Property taxes became a huge problem after our former Canadian Ambassador - I mean Governor - led the fight to cut the state income tax. There wouldn't be any problems, Paul Cellucci said. We could afford it, he said. Whoops. What happened was that the lost city and town state aid, because of cut taxes and a few bad fiscal years, meant almost all of Massachusetts had at least one property tax override. Most of those cities and towns had to cut important, key services to boot.

So when Deval Patrick said, 'we can't afford an income tax cut,' and 'we need to focus on property taxes,' I didn't take that as meaning 'we are going to cut property taxes.' What kind of logic is that? It means that there *has* to be a tax cut - a cut, of any kind, we can't afford. Suddenly, on the campaign trail, the center position became cutting taxes slowly. You were a marxist, communist evil-dictator wannabbe if you wished to maintain the status-quo. It was down-right assumed we needed a tax cut, and why? It begins with M and ends with IA. There's an E and a D somewhere too. Heck, some may even blame it on a Boston-based newspaper named after a synonym for a sphere.

So if Deval Patrick made a few statements that were up for interpretation, could anyone blame him? I don't know any other hardcore supporter who honestly expected Deval Patrick to come up with a way to fairly and adaquately reduce every single town's property taxes. How would you even begin to do that? If you cut everything across the board would that be fair? Some towns and cities were willing to pass overrides every other year to make sure their kids were learning their ABCs - and getting music lessons. Other municipalities were willing (eager?) to let them suffer. Don't the towns who raised their taxes into the stratosphere deserve a bigger cut than the localities who weren't even willing to keep core programs running afloat? However, with so many municipalities in Massachusetts, it would be a herculean task to figure that all out.

It was the media who took statements like "we need to get property taxes under control," and turned it into "Deval Patrick promises to cut property taxes." Maybe what Deval Patrick had in mind - this whole time - was a slightly different tact. Give enough state aid that cities and towns could afford to maintain the status quo in funding. That way, within a few years, cities and towns would be back into the situation where the tax rates were at least somewhat fair. It's not an horrible idea: before Mitt Romney was around, state colleges and universities freezed tuition and fee hikes for years on end. During that time, Bay State higher education went from one of the most expensive and worst to average and average. It wasn't until Mitt Romney and key state Senators and Congressmen who were more than willing to slash the UMASS budget that we saw a reversal over the past 4 years.

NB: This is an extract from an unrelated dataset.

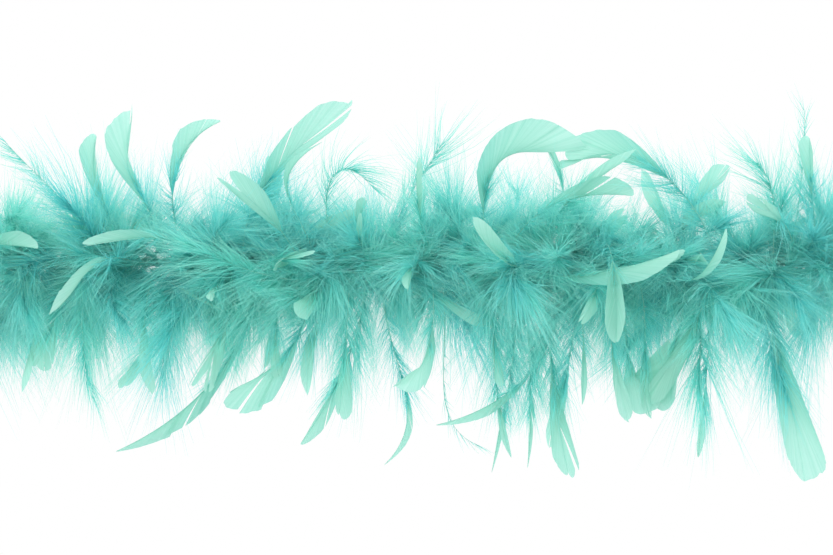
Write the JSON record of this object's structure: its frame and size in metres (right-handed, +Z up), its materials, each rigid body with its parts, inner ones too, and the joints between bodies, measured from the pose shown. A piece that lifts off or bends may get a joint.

There are two ways I took Deval's frequent campaign statements. First, we need to make sure local aid won't be slashed again. Slashing local aid will only mean another spike in property taxes across the state, which have proven to be far more costly (and far less progressive) than the state income tax cuts. Second, our system of taxes is - to put it mildly - flawed. There's so much reliance on property taxes that it endangers our cities and towns. From what I heard on the campaign trail, I get the feeling Deval is thinking of ways to reduce that burden. If anything revolutionary comes out of those thoughts, I'll be pleasantly surprised. For now, I'm just excited to have someone who's thought about the subject. I can almost assure all my readers that Mitt Romney, Jane Swift, Paul Cellucci and Bill Weld didn't. (If they did, we probably wouldn't be in this mess to begin with - that was 16 years of potential reform they had, turning out into 16 years of exacerbating the situation.)

So when the Boston Globe essentially has a headline calling Deval Patrick a liar, I get a little peeved. They jumped at calling Deval's statements a public call to cut property taxes. They took it as meaning he was the one who is going to do that. At the core, reform has to come from the people who need it. Towns and cities need to be demanding new and better ways to fund town services, especially education. They need to lead on this front, not just one man. Instead, we have towns and cities bickering about who deserves more aid. We have formulas based on a town's income, not on how stingy their citizens are (plenty of wealthy towns have turned down one too many override because, apparently, art class isn't worthy of their tax dollars - and neither is math). Let this be a lesson to take any Globe headline or article with a little grain of salt, because the truth is always in the eye of the beholder - and taking a few sentences way out of context can turn mean you're "hedging" on your so-called promises, if ever you get into a public position.

3 comments:

Anonymous said...

He said on many ocassions "The tax to cut is the property tax." I guess you can interpret that any way you like, it certainly sounds like a promise to me.

Ryan said...

Right, but that doesn't mean he even implied that he - personally - would cut it. Ultimately, towns and cities are responsible. What he can do, as Governor, is help create policies condusive to stabilizing property taxes.

Peter Porcupine said...

Implied?

Of course he did.

Have the power?

Of course he doesn't.

Capitalize on the fact that people don't understand the difference?

Why not?

Cope as the chickens come home to roost?

Pay no attention to that man behind the curtain!